To cast a wide net, the paper's first author Robert Manguso, a graduate student in Dr. Haining's lab, started by engineering the melanoma skin cancer cells so that they all contained Cas9, the “cutting” enzyme that is part of the CRISPR editing system. Then, using a virus as a delivery vehicle, he programmed each cell with a different single-guide RNA (sgRNA) sequence of genetic code. In combination with the Cas9 enzyme, the sgRNA codes—about 20 amino acids in length—enabled 2368 different genes to be eliminated.
By injecting the tumor cells into mice and treating them with PD-1 checkpoint inhibitors, Manguso was then able to tally up which modified tumor cells survived. Those that perished had been sensitized to PD-1 blockade as a result of their missing gene.
“Ptpn2 usually puts the brakes on the immune signaling pathways that would otherwise smother cancer cells,” Dr. Haining pointed out. “Deleting Ptpn2 ramps up those immune signaling pathways, making tumor cells grow slower and die more easily under immune attack.”
With the new screening approach in hand, Dr. Haining's team is quickly scaling up their efforts to search for additional novel drug targets that could boost immunotherapy.

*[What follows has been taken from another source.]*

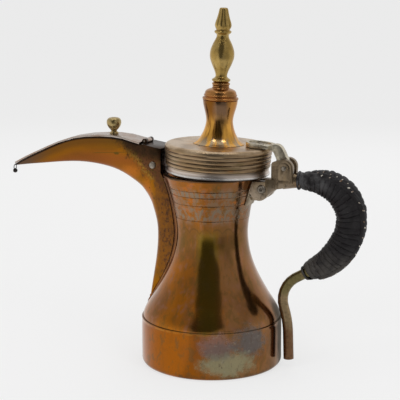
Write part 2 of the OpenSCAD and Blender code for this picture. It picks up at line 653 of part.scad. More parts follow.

Dr. Haining says the team is expanding their approach to move from screening thousands of genes at a time to eventually being able to screen the whole genome, and to move beyond melanoma to colon, lung, and renal carcinomas, and more. He's assembled a large team of scientists spanning Dana-Farber/Boston Children's and the Broad Institute to tackle the technical challenges that accompany screening efforts on such a large scale.
In the meantime, while additional potential drug targets are likely around the corner, Dr. Haining's team is taking action based on their findings about Ptpn2. “We're thinking hard about what a Ptpn2 inhibitor would look like,” said Dr. Haining. “It's easy to imagine making a small-molecule drug that turns off Ptpn2.”